BAM goes my heart. i feel lighter, i am carrying… nothing!
OH NO!! The Music. Betty’s Music. her piano book; her entire piano book of original big band parts from Gigi Gryce, handwritten charts from John Hicks… all of it –
no taxi receipt, no name of the driver, no cab number, no recollection of a logo for the company leasing this particular yellow cab.
there are no words to describe the instantaneous feeling of failure-doom-inability to transcend the outcome of my unforgivable, unredeemable mortal blunder. it was plain and simply not my property to lose in the first place.
I was WRONG, and IT was gone.
nothing, nothing, nothing left to do, but face certain death – firing, some sort of banishment from living in new york, and for that matter, ever continuing my path as a professional musician.
selfish concerns? only that i had never considered that the way my life would end would be Betty Carter physically tearing me limb from limb. this was not going to be a good fate for my life. those were the selfish thoughts, but i honestly felt so overwhelmingly consumed by the worst flood of guilt you can imagine, and i knew that i had to telephone Betty immediately,
face the music of having blown not only my mere life, but of taking Betty Carter’s gift of inclusion in her musical world, and effectively ‘dumped’ all over it, and Her.

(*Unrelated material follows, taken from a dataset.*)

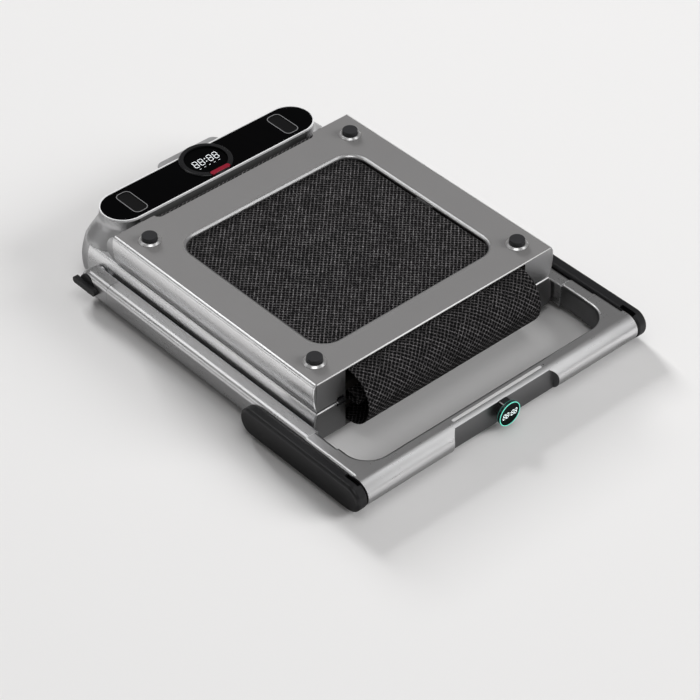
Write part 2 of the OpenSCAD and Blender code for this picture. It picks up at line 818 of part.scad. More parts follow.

oh yes i was shaking. are you kidding?? dropping a quarter into the payphone in the phone booth at Thompson and Bleeker, i reached behind me to partially close the door to filter the noisy traffic.
i dialed 1-718… ‘Hello?’ it’s Her –it’s Betty–, the voice that had become maternal to me.
‘Betty, i’ve done a terrible, terrible thing, i must tell you, it is VERY, very bad and you will not be happy… there is NOTHING i can do, but i must tell you.’ i’m starting to cry a little, but my voice is fairly steady and somehow deeper than usual, from the diaphragm.
Betty: ‘what’s wrong, benny? are you alright?’
me: ‘well, Betty, i’m not alright because i’ve done something terrible that will definitely affect you’. kind of amazing i was able to be this coherent, but you know how things goes to slow motion in a crisis.
now Betty’s silent. ‘i’ve lost your entire piano book. i was in a taxi, i left it in the taxi, and it’s gone, Betty. i have no receipt or cab number, there is NO way for me to get it back. Betty, i am sorry, i know not to say that, but i don’t know what to do, other than to tell you that i am SO, so very sorry and… i don’t know what to do.’ it’s still silent on the other end. ‘i am sorry, Betty. i know there is nothing can say, i know you don’t want to hear my voice now, but i’m sorry. i don’t know’ —
“Are you alright?” says the Enlightened, highest manifestation of universal selfless compassion Betty instantly became. ‘me?’ i say in pure, genuine incredulity. ‘Yes, are You okay, benny?’. ‘well of course i’m NOT okay, because i’ve’ —
“Are you alright physically?”. now i’m the silent one. finally i try to say something in response to this most unexpected response from Betty ‘um, well…’ —
“Listen. if You’re okay, then i’m not worried about those pieces of paper. we’ll put it back together” [we’ll do it, she had said! there was still a ‘we’, oh my God, i’m still in Betty’s life, she’s speaking to me as a son. oh my God, there is salvation for Lois and Bert’s son.]
she continued, she has heeded the call and fully become mother Peace (may i NEVER sign off on another human’s potential character), ‘look, there’s still bass charts, i may have a few things here as copies. you’ll come over to my house, we’ll go case-by-case, and we’ll put the charts back together. as long as you’re alright, benny; Life Goes On’. and she sealed it with a real laugh.
“I Love You, Betty”. first time i’d ever uttered those words. “I Love You too, benny. now you try and relax yourself; go have a nice dinner, okay?’
bless You, Betty. i’m sorry i was not more appreciative of what you gave me. we traveled the world, and you kicked my ass. we played in every tempo and every key. you called me on it if i was falling into a ‘trick bag’ or repeating my licks. you made me THINK. you made me grow. thank you Betty. I Love You, I DO.